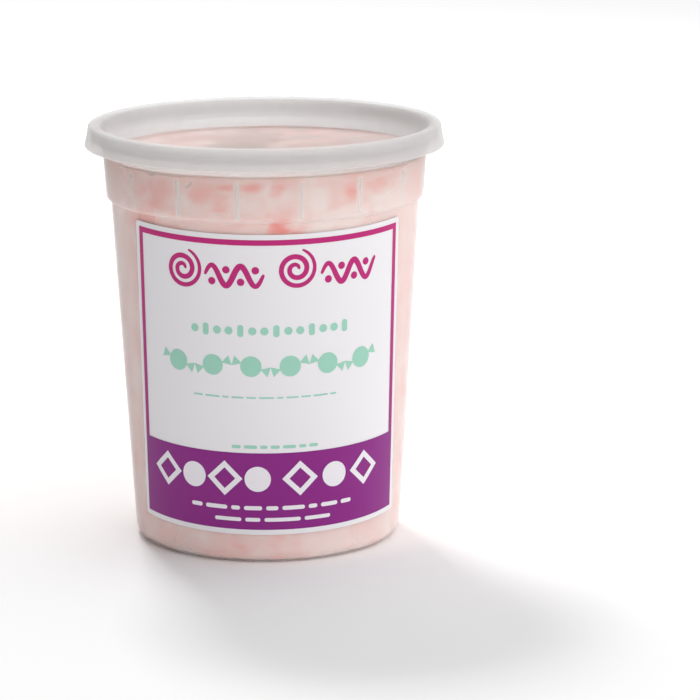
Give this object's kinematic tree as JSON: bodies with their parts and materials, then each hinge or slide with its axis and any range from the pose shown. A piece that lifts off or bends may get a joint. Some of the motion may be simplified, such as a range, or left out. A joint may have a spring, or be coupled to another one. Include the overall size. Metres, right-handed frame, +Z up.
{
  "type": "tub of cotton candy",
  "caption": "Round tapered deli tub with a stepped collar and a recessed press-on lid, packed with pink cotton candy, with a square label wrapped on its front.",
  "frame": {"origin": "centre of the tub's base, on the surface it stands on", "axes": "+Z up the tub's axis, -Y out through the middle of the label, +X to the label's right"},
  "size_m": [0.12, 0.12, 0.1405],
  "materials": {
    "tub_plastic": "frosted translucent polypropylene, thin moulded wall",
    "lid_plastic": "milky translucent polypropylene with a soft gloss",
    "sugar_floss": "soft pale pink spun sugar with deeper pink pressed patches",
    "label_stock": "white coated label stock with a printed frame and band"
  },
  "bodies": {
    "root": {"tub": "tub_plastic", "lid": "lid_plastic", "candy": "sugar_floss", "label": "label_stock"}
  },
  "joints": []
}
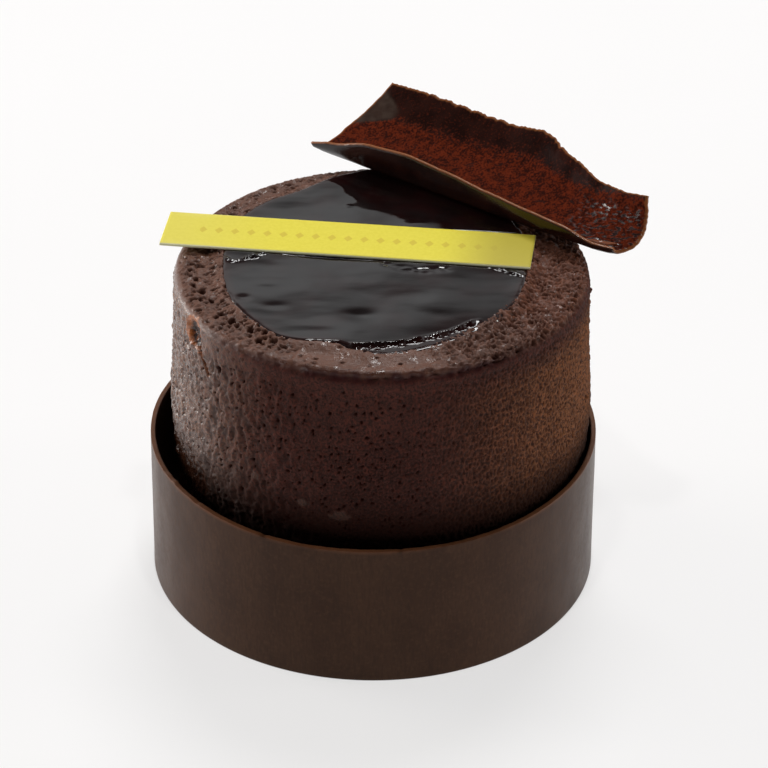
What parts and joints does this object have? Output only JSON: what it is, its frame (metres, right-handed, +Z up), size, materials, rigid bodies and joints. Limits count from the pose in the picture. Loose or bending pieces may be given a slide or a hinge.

══════

◆ Task goal: Write out the material exactly as given.

◆ Full output:
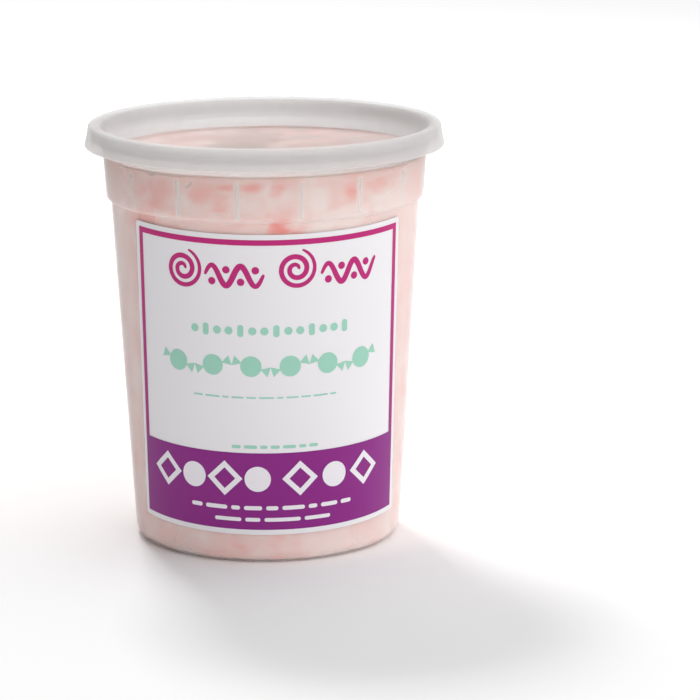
Give this object's kinematic tree as JSON: bodies with their parts and materials, then each hinge or slide with its axis and any range from the pose shown. A piece that lifts off or bends may get a joint. Some of the motion may be simplified, such as a range, or left out. A joint may have a spring, or be coupled to another one. Include the overall size. Metres, right-handed frame, +Z up.
{
  "type": "tub of cotton candy",
  "caption": "Round tapered deli tub with a stepped collar and a recessed press-on lid, packed with pink cotton candy, with a square label wrapped on its front.",
  "frame": {"origin": "centre of the tub's base, on the surface it stands on", "axes": "+Z up the tub's axis, -Y out through the middle of the label, +X to the label's right"},
  "size_m": [0.12, 0.12, 0.1405],
  "materials": {
    "tub_plastic": "frosted translucent polypropylene, thin moulded wall",
    "lid_plastic": "milky translucent polypropylene with a soft gloss",
    "sugar_floss": "soft pale pink spun sugar with deeper pink pressed patches",
    "label_stock": "white coated label stock with a printed frame and band"
  },
  "bodies": {
    "root": {"tub": "tub_plastic", "lid": "lid_plastic", "candy": "sugar_floss", "label": "label_stock"}
  },
  "joints": []
}
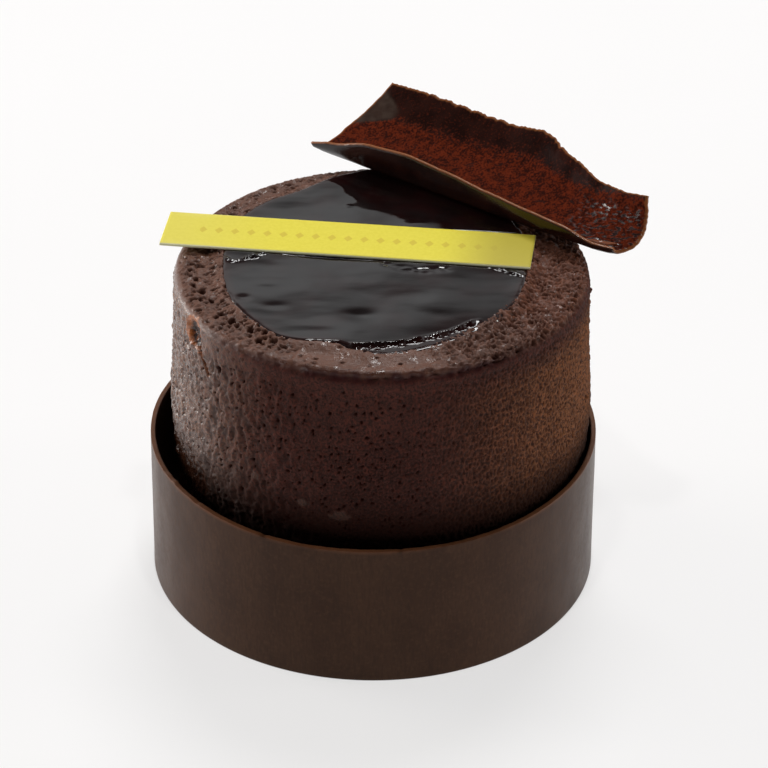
What parts and joints does this object have? Output only JSON: what it is, its frame (metres, right-handed, +Z up), size, materials, rigid bodies and joints. Limits count from the pose in the picture. Loose or bending pieces may be given a slide or a hinge.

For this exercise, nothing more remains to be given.